A producer challenged two directors to make a film set entirely in one location and featuring two actors/actresses battling for the duration. And as if that wasn't already limiting enough, he gave them just one week to shoot. The Duel Project was the result. Aragami features two immortal swordsmen fighting with a variety of different weapons in an isolated temple whilst 2LDK is set entirely in one apartment and follows two aspiring actresses as they fight over the same role and the same guy.

Lo To No Budget Filmmaking with Elliot Grove 3. Rear Window – Alfred Hitchcock

From the master of suspense, Alfred Hitchcock, Rear Window is often cited as one of his strongest films. Set entirely in one apartment, the film follows James Stewart confined to a wheelchair who whiles away the long summer days by spying on his neighbours through the titular 'Rear Window' of his apartment. He soon becomes convinced that a murder has taken place...

4. Paranormal Activity – Oren Peli

Employing many of the same tricks as the Blair Witch Project, Paranormal Activity somehow managed to gain a similar level of success. The film is set inside the bedroom of a young couple as they attempt to document the 'paranormal activity' that takes place whilst they sleep.

5. Kisaragi – Yuichi Sato

Kisaragi plays like a very Japanese Reservoir Dogs. All the characters wear suits and go by aliases, except instead of gangsters, the characters are a group of obsessive fans from an online forum and instead of hiding out in the wake of a robbery, they are meeting to mark the anniversary of the suicide of their beloved but talentless idol, the title character, Kisaragi Miki.

6. University of Laughs – Mamoru Hoshi

Another title from Japan, University of Laughs follows a struggling playwrights desperate attempts to get his new play passed by the relentlessly strict wartime censors. Taking place almost entirely in the censor's office, the film pits a writer who always goes for the gag against a censor who has never laughed.

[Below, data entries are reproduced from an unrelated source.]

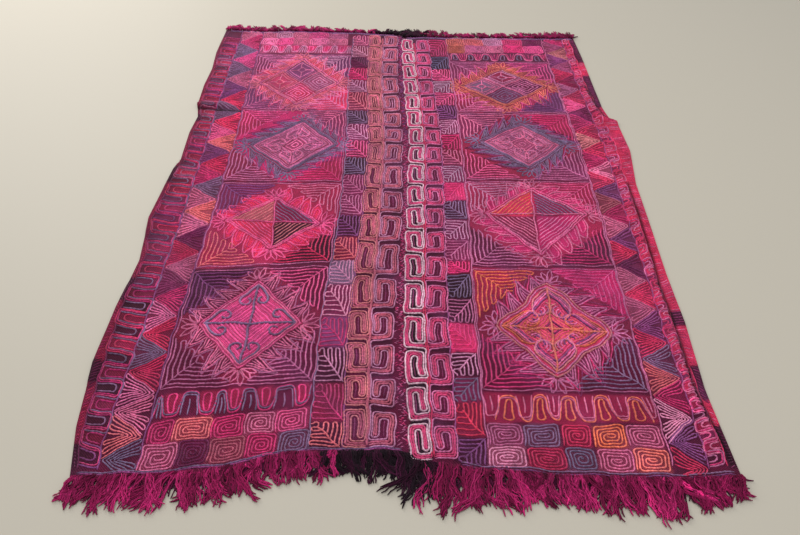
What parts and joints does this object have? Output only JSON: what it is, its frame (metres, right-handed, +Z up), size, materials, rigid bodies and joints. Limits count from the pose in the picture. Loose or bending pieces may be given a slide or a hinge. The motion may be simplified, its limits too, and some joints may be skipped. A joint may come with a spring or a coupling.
{
  "type": "two-panel embroidered wool rug with fringe",
  "caption": "Flat-lying Turkish wool rug sewn from two long panels, embroidered all over with spiral, hook, leaf and diamond motifs, with a warp fringe at both ends.",
  "frame": {"origin": "on the floor, under the middle of the rug's overall outline, fringe included", "axes": "+X to the right across the rug's width as it lies before the viewer, +Y along its length to the far end, +Z up out of the face"},
  "size_m": [1.7136, 2.4685, 0.0175],
  "materials": {
    "embroidered_wool": "matt wool weave covered with chain-stitch embroidery",
    "fringe_wool": "matt twisted wool warp ends"
  },
  "bodies": {
    "root": {"panel_left": "embroidered_wool", "panel_right": "embroidered_wool", "fringe_near_left": "fringe_wool", "fringe_near_right": "fringe_wool", "fringe_far_left": "fringe_wool", "fringe_far_right": "fringe_wool"}
  },
  "joints": []
}
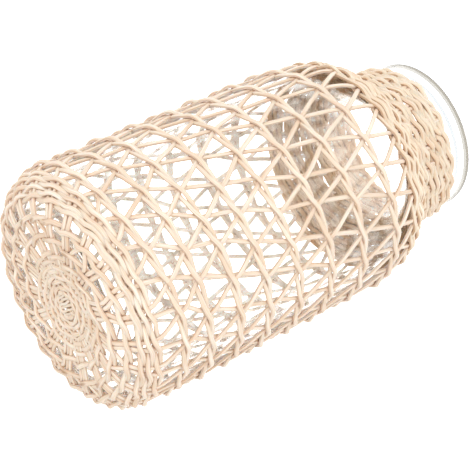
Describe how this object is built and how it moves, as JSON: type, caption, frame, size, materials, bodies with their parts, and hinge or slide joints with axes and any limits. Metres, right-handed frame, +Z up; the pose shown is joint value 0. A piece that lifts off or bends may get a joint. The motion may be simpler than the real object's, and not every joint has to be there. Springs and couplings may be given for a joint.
{
  "type": "glass vase with woven rattan jacket",
  "caption": "Cylindrical glass vase with a rounded shoulder, short neck and flared lip, inside a hand-woven open lattice jacket of round rattan cane.",
  "frame": {"origin": "on the vase's axis, at the level of the surface that it stands on", "axes": "+Z up along the vase's axis, towards its mouth; -Y towards the side that the picture shows"},
  "size_m": [0.1619, 0.1621, 0.3],
  "materials": {
    "clear_glass": "clear blown glass, smooth",
    "rattan_stakes": "natural peeled round cane, satin",
    "rattan_weavers": "natural peeled round cane, satin"
  },
  "bodies": {
    "root": {"glass_vessel": "clear_glass", "base_mat": "rattan_weavers", "corner_band": "rattan_weavers", "neck_band": "rattan_weavers", "twined_row_1": "rattan_weavers", "twined_row_2": "rattan_weavers", "twined_row_3": "rattan_weavers", "twined_row_4": "rattan_weavers", "twined_row_5": "rattan_weavers", "twined_row_6": "rattan_weavers", "twined_row_7": "rattan_weavers", "twined_row_8": "rattan_weavers", "right_stake_01": "rattan_stakes", "right_stake_02": "rattan_stakes", "right_stake_03": "rattan_stakes", "right_stake_04": "rattan_stakes", "right_stake_05": "rattan_stakes", "right_stake_06": "rattan_stakes", "right_stake_07": "rattan_stakes", "right_stake_08": "rattan_stakes", "right_stake_09": "rattan_stakes", "right_stake_10": "rattan_stakes", "right_stake_11": "rattan_stakes", "right_stake_12": "rattan_stakes", "right_stake_13": "rattan_stakes", "right_stake_14": "rattan_stakes", "right_stake_15": "rattan_stakes", "right_stake_16": "rattan_stakes", "right_stake_17": "rattan_stakes", "right_stake_18": "rattan_stakes", "right_stake_19": "rattan_stakes", "right_stake_20": "rattan_stakes", "right_stake_21": "rattan_stakes", "right_stake_22": "rattan_stakes", "right_stake_23": "rattan_stakes", "left_stake_01": "rattan_stakes", "left_stake_02": "rattan_stakes", "left_stake_03": "rattan_stakes", "left_stake_04": "rattan_stakes", "left_stake_05": "rattan_stakes", "left_stake_06": "rattan_stakes", "left_stake_07": "rattan_stakes", "left_stake_08": "rattan_stakes", "left_stake_09": "rattan_stakes", "left_stake_10": "rattan_stakes", "left_stake_11": "rattan_stakes", "left_stake_12": "rattan_stakes", "left_stake_13": "rattan_stakes", "left_stake_14": "rattan_stakes", "left_stake_15": "rattan_stakes", "left_stake_16": "rattan_stakes", "left_stake_17": "rattan_stakes", "left_stake_18": "rattan_stakes", "left_stake_19": "rattan_stakes", "left_stake_20": "rattan_stakes", "left_stake_21": "rattan_stakes", "left_stake_22": "rattan_stakes", "left_stake_23": "rattan_stakes"}
  },
  "joints": []
}
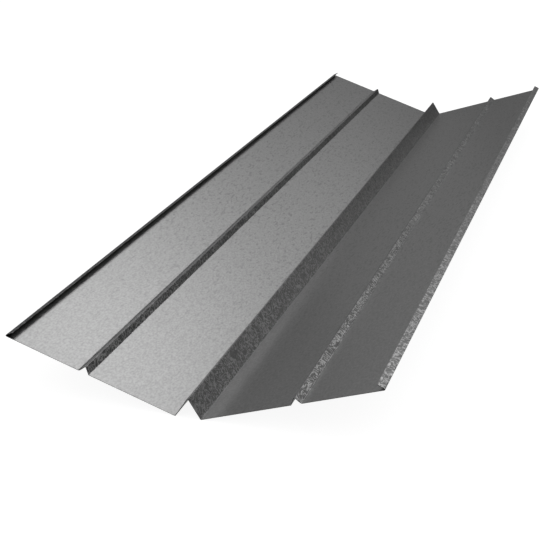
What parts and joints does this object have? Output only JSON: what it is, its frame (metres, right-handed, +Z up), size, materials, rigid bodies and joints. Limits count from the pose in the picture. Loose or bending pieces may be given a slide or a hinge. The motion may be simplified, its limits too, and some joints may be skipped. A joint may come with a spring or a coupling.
{
  "type": "valley flashing",
  "caption": "W-section valley flashing: one folded strip of galvanised sheet with a raised centre crown, a water rib on each wing and returned edges.",
  "frame": {"origin": "under the crown, halfway along the strip, on the level that the two feet of the crown rest on", "axes": "+X across the valley to the right wing, +Y along the strip, +Z up out of the open side"},
  "size_m": [0.6114, 2, 0.1025],
  "materials": {
    "galvanised_steel": "satin zinc coat with fine spangle"
  },
  "bodies": {
    "root": {"valley_flashing": "galvanised_steel"}
  },
  "joints": []
}
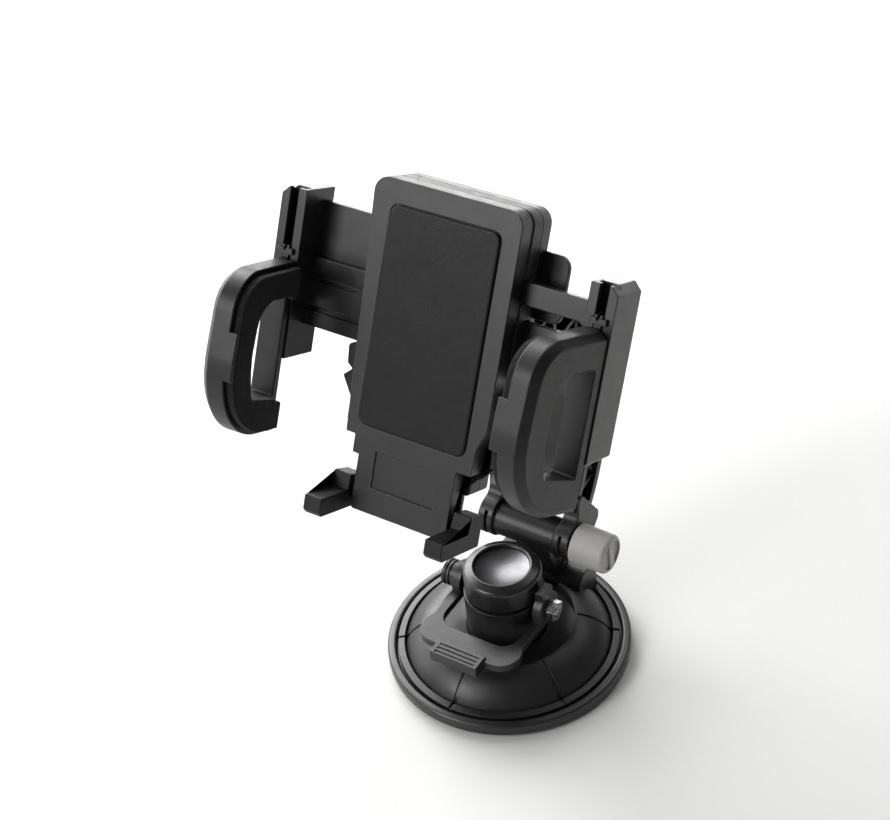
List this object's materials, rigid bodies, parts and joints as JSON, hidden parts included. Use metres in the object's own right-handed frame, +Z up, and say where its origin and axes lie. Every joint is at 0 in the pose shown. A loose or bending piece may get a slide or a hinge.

7. Tape – Richard Linklater

Taking place both in a single motel room and in real time, Richard Linklater's 2001 film follows the tense reunion of three high school friends as they deal with long buried issues. The motel room was actually a meticulously constructed set, throwing in tiny details such as the curtain cut around the air conditioner.

8. Exam – Stuart Hazeldine

One from the Raindance festival, Exam has eight candidates competing for the ultimate job and deciding how far they are willing to go to get it. Playing like a mix of 'The Apprentice' and the aforementioned 'Cube', this smart British thriller arrived with impeccable timing at the height of the recession when going to desperate lengths for employment was an all too believable scenario.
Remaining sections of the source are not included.